Sarebbero stati impiegati in particolare su 3.000 ettari di terreni di 176 aziende agricole, coinvolgendo 78 comuni in 12 province di Lombardia, Piemonte, Veneto ed Emilia-Romagna.
Alla base dell’ingranaggio vi era il convincimento degli agricoltori ad accettare lo spandimento dei “gessi di defecazione” sui propri terreni al fine di ottenere un risparmio sulle spese di lavorazione degli stessi: tali finti ammendanti venivano infatti offerti a titolo gratuito ed era compresa la successiva aratura dei campi, di cui si faceva carico la società stessa.
Nei campioni dei gessi in uscita dall'azienda e in spargimento le sostanze inquinanti (tra le altre fluoruri, solfati, cloruri, nichel, rame, selenio, arsenico, idrocarburi, zinco, fenolo, metilfenolo) sono risultate essere decine - se non addirittura centinaia - di volte superiori ai parametri di legge, determinando altresì miasmi ammorbanti denunciati dai cittadini tramite numerosissimi esposti e segnalazioni presentati nel tempo.
La risonanza dello scandalo bresciano ben consente di comprendere le ragioni per cui è dilagata una visione negativa dei gessi di defecazione da fanghi, considerati da alcuni come prodotti da mettere al bando.
Da più parti si è sollevata la richiesta di un intervento statale che armonizzi e definisca la materia stabilendo, anche per i gessi, limitazioni e regolamentazioni analoghe a quelle previste per l’utilizzazione dei fanghi di depurazione da acque reflue urbane.

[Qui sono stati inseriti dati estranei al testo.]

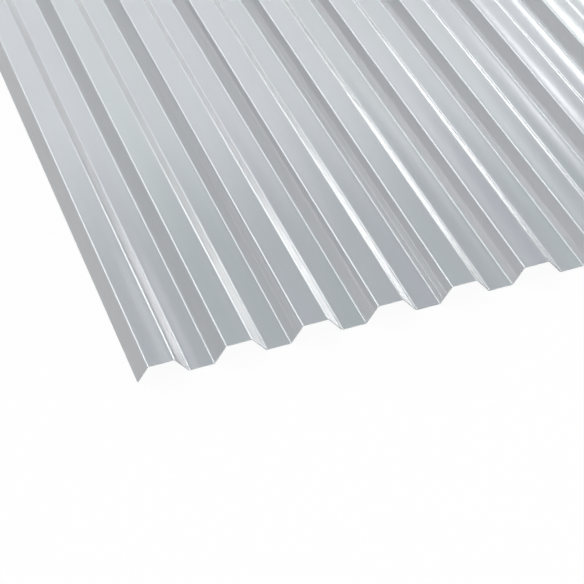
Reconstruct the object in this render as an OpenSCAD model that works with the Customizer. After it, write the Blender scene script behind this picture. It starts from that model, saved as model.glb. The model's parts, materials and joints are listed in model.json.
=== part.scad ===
// Clear polycarbonate roof sheet with trapezoidal waves.
// One extruded sheet of even wall. Its section is a row of folds, each a true arc between a flat
// and a slope: two folds over every crest and two under every valley, repeated at the pitch.
// Each side edge ends on a slope that stops short of valley level, so that the next sheet laps it.
// X runs across the waves, Y along the sheet and Z up. The origin is at the middle of the
// underside, on the plane that the valleys rest on.

/* [Sheet] */
// Length along the waves
sheet_len = 2000; // [500:50:4000]
// Thickness of the wall
wall = 0.8; // [0.6:0.1:1.5]
// Number of crests side by side
crests = 14; // [2:1:17]

/* [Wave] */
// Distance from one crest to the next
pitch = 76; // [68:1:100]
// Overall height, from the underside of a valley to the top of a crest
wave_h = 18; // [12:0.5:26]
// Width of a crest between its two fold lines
crest_w = 25.5; // [16:0.5:32]
// Width across one slope, from the fold line above it to the one below
slope_run = 12.9; // [9:0.1:16]
// Inner radius of every bend
bend_r = 1.8; // [0.8:0.1:2.4]

/* [Side edges] */
// Height by which a side edge stops short of the valleys
edge_lift = 2; // [0.5:0.1:6]

/* [Hidden] */
$fn = 96;

// The fold lines lie on the wall's middle surface: crests at crest_z, valleys at valley_z
valley_z = wall / 2;
crest_z = wave_h - wall / 2;
rise = crest_z - valley_z;
valley_w = pitch - crest_w - 2 * slope_run;
slope_angle = atan2(rise, slope_run);
slope_len = norm([slope_run, rise]);

// A bend takes this much off the straight stretch on each side of its fold line
setback = (bend_r + wall / 2) * tan(slope_angle / 2);
half_crest = crest_w / 2 - setback;
half_valley = valley_w / 2 - setback;
// Half slopes run past the middle of the slope and overlap there, so that they join
half_slope = slope_len / 2 - setback + wall;
edge_slope = (rise - edge_lift) / sin(slope_angle) - setback;

first_crest = -(crests - 1) / 2 * pitch;
first_valley = first_crest + pitch / 2;

// One bend, with the flat that leads to it along +X and the slope that falls from it.
// The flat starts at [0, 0] on the middle line of the wall.
module fold(flat, slope) {
    reach = 2 * (bend_r + wall);
    translate([0, -wall / 2]) square([flat, wall]);
    // Everything past the flat is placed from the bend's centre
    translate([flat, -bend_r - wall / 2]) {
        intersection() {
            difference() {
                circle(r = bend_r + wall);
                circle(r = bend_r);
            }
            square(reach);
            rotate(-slope_angle) translate([-reach, 0]) square(reach);
        }
        rotate(-slope_angle) translate([0, bend_r]) square([slope, wall]);
    }
}

// A crest around [0, 0], with the length of the straight part of the slope on each side
module crest(left_slope, right_slope) {
    mirror([1, 0]) fold(half_crest, left_slope);
    fold(half_crest, right_slope);
}

// A valley around [0, 0], with the lower half of the slope on each side
module valley() {
    mirror([0, 1]) {
        mirror([1, 0]) fold(half_valley, half_slope);
        fold(half_valley, half_slope);
    }
}

// Cross-section of the whole sheet, with x across it and y up
module section() {
    for (i = [0 : crests - 1])
        translate([first_crest + i * pitch, crest_z])
            crest(
                i == 0 ? edge_slope : half_slope,
                i == crests - 1 ? edge_slope : half_slope
            );
    for (i = [0 : crests - 2])
        translate([first_valley + i * pitch, valley_z]) valley();
}

module roof_sheet() {
    color([0.80, 0.83, 0.85, 0.6])
        rotate([90, 0, 0])
            linear_extrude(height = sheet_len, center = true)
                section();
}

roof_sheet();
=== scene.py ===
"""A clear polycarbonate roof sheet on a white studio floor.

The sheet is worked out again here as one fine closed surface: its section is walked in short steps
and carried along the sheet, so that every bend is round and catches one thin line of light.
Lengths are in metres, angles in degrees, and directions are given as an azimuth, 0 along +Y and
growing towards +X, with an elevation above the floor.
"""
import json
import math

import bpy
import numpy as np
from mathutils import Matrix, Vector


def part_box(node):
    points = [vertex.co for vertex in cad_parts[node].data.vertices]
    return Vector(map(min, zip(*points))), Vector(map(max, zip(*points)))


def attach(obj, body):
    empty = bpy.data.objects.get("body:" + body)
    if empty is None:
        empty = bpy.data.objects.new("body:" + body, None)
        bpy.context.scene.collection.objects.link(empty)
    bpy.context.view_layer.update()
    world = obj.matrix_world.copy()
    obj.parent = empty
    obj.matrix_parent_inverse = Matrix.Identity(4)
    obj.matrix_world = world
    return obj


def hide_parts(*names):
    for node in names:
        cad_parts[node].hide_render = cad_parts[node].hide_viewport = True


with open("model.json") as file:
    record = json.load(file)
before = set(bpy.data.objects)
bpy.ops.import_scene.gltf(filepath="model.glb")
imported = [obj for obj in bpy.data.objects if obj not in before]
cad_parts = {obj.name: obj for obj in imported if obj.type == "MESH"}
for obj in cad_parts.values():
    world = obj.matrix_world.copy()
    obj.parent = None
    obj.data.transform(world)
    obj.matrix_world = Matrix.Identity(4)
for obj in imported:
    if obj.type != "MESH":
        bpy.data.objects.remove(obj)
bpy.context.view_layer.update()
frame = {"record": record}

# ---------------------------------------------------------------- sizes of the sheet
NODE = "roof_sheet"
MOUNTS = {m["name"]: m["pos_m"] for m in frame["record"]["mounts"]}
LOW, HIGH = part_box(NODE)

WALL = MOUNTS["lap_crest_top"][2] - MOUNTS["lap_crest_underside"][2]
PITCH = 2 * MOUNTS["crest_top"][0]
FIRST_CREST = MOUNTS["lap_crest_top"][0]
CRESTS = round(1 - 2 * FIRST_CREST / PITCH)
RISE = HIGH.z - LOW.z - WALL            # between the middle surfaces of crest and valley
CREST_W = 0.0255                        # between the fold lines of a crest
SLOPE_RUN = 0.0129                      # across one slope
# Bend radii, of the wall's middle surface. A falling slope is one that goes down towards +X
BEND_R = 0.0011 + WALL / 2              # of every bend but the two of a falling slope
BROW_R = 0.0019 + WALL / 2              # at the top of a falling slope
FOOT_R = 0.0030 + WALL / 2              # at its foot

VALLEY_W = PITCH - CREST_W - 2 * SLOPE_RUN
SLOPE_TURN = math.atan2(RISE, SLOPE_RUN)
SETBACK = BEND_R * math.tan(SLOPE_TURN / 2)
BROW_SETBACK = BROW_R * math.tan(SLOPE_TURN / 2)
FOOT_SETBACK = FOOT_R * math.tan(SLOPE_TURN / 2)
SLOPE_LEN = math.hypot(RISE, SLOPE_RUN)  # between fold lines

# ---------------------------------------------------------------- marks of its making
SAG = 0.00016                           # how far the middle of a flat gives way inwards, on average
SAG_SHARES = (0.4, 1.6)                 # least and most of it on one flat
SAG_SEED = 5
DIE_LINE_W = 0.0002                     # spread of a die line's bell curve
DIE_LINE_H = 0.00008                    # how far a die line stands out
DIE_LINE_REACH = 3                      # spreads that are drawn on each side of it
# Places of the die lines as shares of a rising slope, by the crest before it, counted from 0
DIE_LINES = {1: (0.5,), 3: (0.24, 0.56)}

# ---------------------------------------------------------------- fineness of its mesh
BEND_STEPS = 10
FLAT_STEPS = 14
SLOPE_STEPS = 3
LENGTH_STEPS = 24
DIE_LINE_STEPS = 12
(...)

A livello regionale proprio la Lombardia nel luglio 2021 ha approvato in via definitiva la legge riguardante il controllo, il monitoraggio e la tracciabilità dei gessi di defecazione da fanghi utilizzati in agricoltura, stabilendo limiti per i fanghi che possono essere trasformati in gessi e introducendo regole più stringenti relative ai controlli e alla tracciabilità dei fanghi, dei gessi e del loro destino finale.